A impressão que fica da troca de farpas entre Lula e Ciro é que a única convergência existente entre eles é a oposição ao presidente Jair Bolsonaro e ao seu governo. Sobre o que o pajé petista pensa a respeito de Bolsonaro não precisa se estender muito. Basta resumir que o ex-presidente, que ficou possesso com o impeachment de Dilma Rousseff, pilhada em pedaladas fiscais graves, conforme o Tribunal de Contas da União, já deixou claro, nos movimentos que tem empreendido, agora em liberdade, que não se opõe a um virtual impeachment de Bolsonaro. Só que Lula é sagaz o suficiente para perceber que não há ambiente majoritário, na sociedade, receptivo ao impedimento do capitão. Não é por outra razão que o presidente da Câmara, Rodrigo Maia (DEM-RJ), recusa-se terminantemente a pautar o impeachment na ordem do dia da Casa, apesar de inúmeros pedidos terem sido protocolados.
O cacique do DEM fluminense está antenado com o radar da opinião pública na conjuntura presente, que se agrava por causa da calamidade sanitária decorrente da pandemia do coronavírus. E detecta que não há um clamor pelo impeachment e que o governo do capitão ganhou sobrevida quando apelou a medidas assistencialistas e demagógicas como a concessão do auxílio emergencial, que atendeu a parcelas da sociedade asfixiadas pelo fantasma do desemprego e da falta de perspectivas de reativação da economia ou dos segmentos produtivos no chamado curto prazo. Não é segredo para ninguém que o grande desafio que se coloca, já para os governantes de agora, é a capacidade de administrar crises que se formaram dentro da crise sanitária de extrema gravidade. Esse desafio será tanto maior quando da eleição de 2022, quando os efeitos colaterais da pandemia terão se espalhado de forma irreversível no organismo da sociedade brasileira.

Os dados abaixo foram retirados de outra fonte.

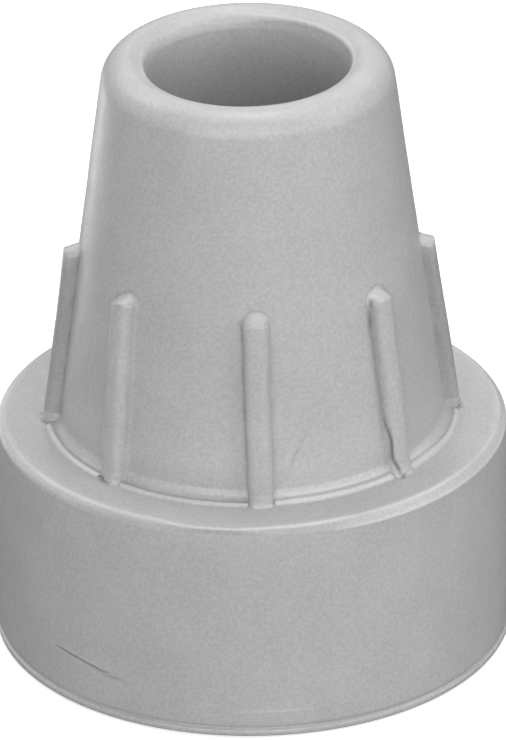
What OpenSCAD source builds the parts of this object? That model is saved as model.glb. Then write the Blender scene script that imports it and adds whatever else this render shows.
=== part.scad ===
// Rubber cane tip: one moulded piece of grey rubber.
// A wide round foot carries a tapered neck with eight stiffening ribs.
// A blind socket opens at the top of the neck and takes the end of the cane.
// The origin is at the centre of the sole, +Z points up the cane.

/* [Foot] */
// Diameter of the foot across its sole lip
foot_d = 49; // [46:0.5:54]
// Diameter of the foot wall where it meets the shoulder bevel
shoulder_d = 48; // [45:0.5:48.5]
// Height of the flat shoulder above the ground
shoulder_h = 21.6; // [16:0.2:26]
// Height of the soft bevel round the shoulder
bevel_h = 0.9; // [0.6:0.1:2]
// How far the bevel leans in over that height
bevel_in = 0.75; // [0.3:0.05:1]
// Radius of the edge between the bevel and the flat shoulder
shoulder_edge = 0.35; // [0.1:0.05:0.5]

/* [Sole lip] */
// Height of the fine groove that sets the sole lip off from the wall
lip_h = 0.8; // [0.6:0.1:1.6]
// Depth of the fine groove above the sole lip
lip_groove = 0.35; // [0.1:0.05:0.6]
// Radius of the lower edge of the sole lip
lip_edge = 0.2; // [0.1:0.05:0.3]

/* [Neck] */
// Overall height from the sole to the rim
total_h = 58.6; // [54:0.2:64]
// Diameter of the neck where it meets the shoulder
neck_foot_d = 36.7; // [34:0.1:38]
// Diameter of the neck taper, carried on up to the rim height
neck_rim_d = 26.74; // [25.6:0.02:28]
// Radius that rounds the outside of the rim
rim_fillet = 2.6; // [1:0.1:3]
// How far the low ledge at the neck's foot stands out from the neck
ledge_out = 0.9; // [0.8:0.05:1.2]
// Height of the low ledge above the shoulder
ledge_h = 0.2; // [0.1:0.05:0.8]
// Radius of the inside corner between the neck and the ledge
ledge_fillet = 0.6; // [0.2:0.05:0.6]

/* [Ribs] */
// Number of ribs around the neck
rib_count = 8; // [4:1:10]
// Turn of the rib ring about the axis, in degrees from straight in front
rib_phase = 2; // [0:0.1:45]
// Width of a rib across its base
rib_w = 2.4; // [1.8:0.1:3.6]
// How far a rib stands out from the neck
rib_out = 1.4; // [1:0.1:1.8]
// Radius along both edges of a rib's crown
rib_edge = 0.7; // [0.3:0.05:0.85]
// Height at which the rib's crown ends
rib_crown_h = 39.3; // [32:0.1:46]
// Rise of the sloping end face from the crown to the neck
rib_end_rise = 0.7; // [0.5:0.1:1.2]
// Drop of the rounded arch that ends a rib, from its middle to its flanks
rib_arch_drop = 0.45; // [0.35:0.05:0.7]

/* [Socket] */
// Diameter of the straight socket bore, the size of the cane's shaft
socket_d = 19; // [18:0.1:19.4]
// Depth of the socket from the rim to its floor
socket_depth = 42; // [30:0.5:46]
// Length of the lead-in taper below the lip
lead_len = 1.2; // [0.6:0.1:2]
// How much wider the mouth is than the bore, on the radius
lead_out = 0.15; // [0.1:0.05:0.35]
// Drop of the dished rim face from its crown to the lip of the mouth
rim_dish = 0.4; // [0.1:0.1:0.6]
// Width of the small break along the lip of the mouth
mouth_edge = 0.2; // [0.1:0.05:0.3]
// Radius in the corner at the socket floor
floor_fillet = 0.6; // [0.3:0.1:1.5]

/* [Hidden] */

$fn = 96;
rubber = [0.66, 0.66, 0.66];

foot_r = foot_d / 2;
shoulder_r = shoulder_d / 2;
bore_r = socket_d / 2;
mouth_r = bore_r + lead_out;
neck_r0 = neck_foot_d / 2;
neck_r1 = neck_rim_d / 2;
neck_slope = (neck_r0 - neck_r1) / (total_h - shoulder_h);
neck_tilt = atan(neck_slope);
ledge_r = neck_r0 + ledge_out;
ledge_z = shoulder_h + ledge_h;
ledge_edge = min(0.2, ledge_h * 0.6);
floor_z = total_h - socket_depth;
lip_z = total_h - rim_dish;
lead_z = lip_z - mouth_edge - lead_len;
lip_r = foot_r;
wall_r = foot_r - (foot_r - shoulder_r) * 0.12;
bevel_a = atan(bevel_in / bevel_h);
// centre of the rounding that touches both the bevel and the flat shoulder
edge_x = shoulder_r - (shoulder_edge + (bevel_h - shoulder_edge) * sin(bevel_a)) / cos(bevel_a);
edge_z = shoulder_h - shoulder_edge;
// centre of the rounding that touches both the neck's taper and the rim
rim_z = total_h - rim_fillet;
rim_x = neck_r0 - neck_slope * (rim_z - shoulder_h) - rim_fillet / cos(neck_tilt);
crown_r = max(rim_x, mouth_r + mouth_edge + 0.3);
rib_apex_z = rib_crown_h + rib_end_rise;
rib_arch_r = (rib_w * rib_w / 4 + rib_arch_drop * rib_arch_drop) / (2 * rib_arch_drop);

// Radius of the neck's surface at a height
function neck_r(z) = neck_r0 - neck_slope * (z - shoulder_h);

// Outline of the foot: lip, groove, drafted wall and bevelled shoulder
module foot_outline() {
    difference() {
        union() {
            polygon([
                [0, 0],
                [lip_r - lip_edge, 0],
                [lip_r, lip_edge],
                [lip_r, lip_h],
                [wall_r, lip_h],
                [shoulder_r, shoulder_h - bevel_h],
                [edge_x + shoulder_edge * cos(bevel_a), edge_z + shoulder_edge * sin(bevel_a)],
                [edge_x, shoulder_h],
                [0, shoulder_h]
            ]);
            translate([edge_x, edge_z])
                circle(r = shoulder_edge);
            translate([lip_r - lip_edge, lip_edge])
                circle(r = lip_edge);
        }
        // the fine groove above the lip
        polygon([
            [lip_r + 1, lip_h - 0.2 - 1.1],
            [lip_r + 0.02, lip_h - 0.2],
            [lip_r - lip_groove, lip_h],
            [lip_r + 0.02, lip_h + 0.2],
            [lip_r + 1, lip_h + 0.2 + 1.1]
        ]);
    }
}

// Outline of the neck: ledge, hollow corner, taper and rounded rim
module neck_outline() {
    // centre of the hollow corner between the taper and the ledge
    fz = ledge_z + ledge_fillet;
    fx = neck_r(fz) + ledge_fillet / cos(neck_tilt);

    polygon([
        [0, 0],
        [neck_r0, 0],
        [neck_r0, shoulder_h],
        [rim_x + rim_fillet * cos(neck_tilt), rim_z + rim_fillet * sin(neck_tilt)],
        [rim_x, total_h],
        [0, total_h]
    ]);
    translate([rim_x, rim_z])
        circle(r = rim_fillet);
    difference() {
        polygon([
            [neck_r0 - 1, shoulder_h],
            [fx, ledge_z],
            [fx - ledge_fillet * cos(neck_tilt), fz - ledge_fillet * sin(neck_tilt)],
            [neck_r0 - 1, fz]
        ]);
        translate([fx, fz])
            circle(r = ledge_fillet);
    }
    polygon([
        [0, shoulder_h - 1],
        [ledge_r, shoulder_h - 1],
        [ledge_r, ledge_z - ledge_edge],
        [ledge_r - ledge_edge, ledge_z],
        [0, ledge_z]
    ]);
    translate([ledge_r - ledge_edge, ledge_z - ledge_edge])
        circle(r = ledge_edge);
}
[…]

Há exatamente um ano Ciro Gomes declarou ao site “Congresso em Foco”: – “O que eu tenho clareza é o seguinte: com esta quadrilha que hegemonizou o PT eu não ando mais. Eu respeito muito o militante médio do PT, sei bastante bem separar o joio do trigo, mas não sou cúmplice de falcatruas”. O que se deduz de opiniões assim é que as “Senas acumuladas” entre Ciro Gomes e Lula da Silva são mais profundas do que imagina a vã filosofia da esquerda de botequim. E há cães de guarda dentro do PT com memória de elefante, de tal sorte que não esqueçam nem passem a borracha no que foi dito e publicado há tão pouco tempo. Em última análise: Lula não lutou à toa para ficar livre. A sua ambição é voltar a ocupar o Palácio do Planalto e nesse projeto se faz obstinado e investe todas as suas energias.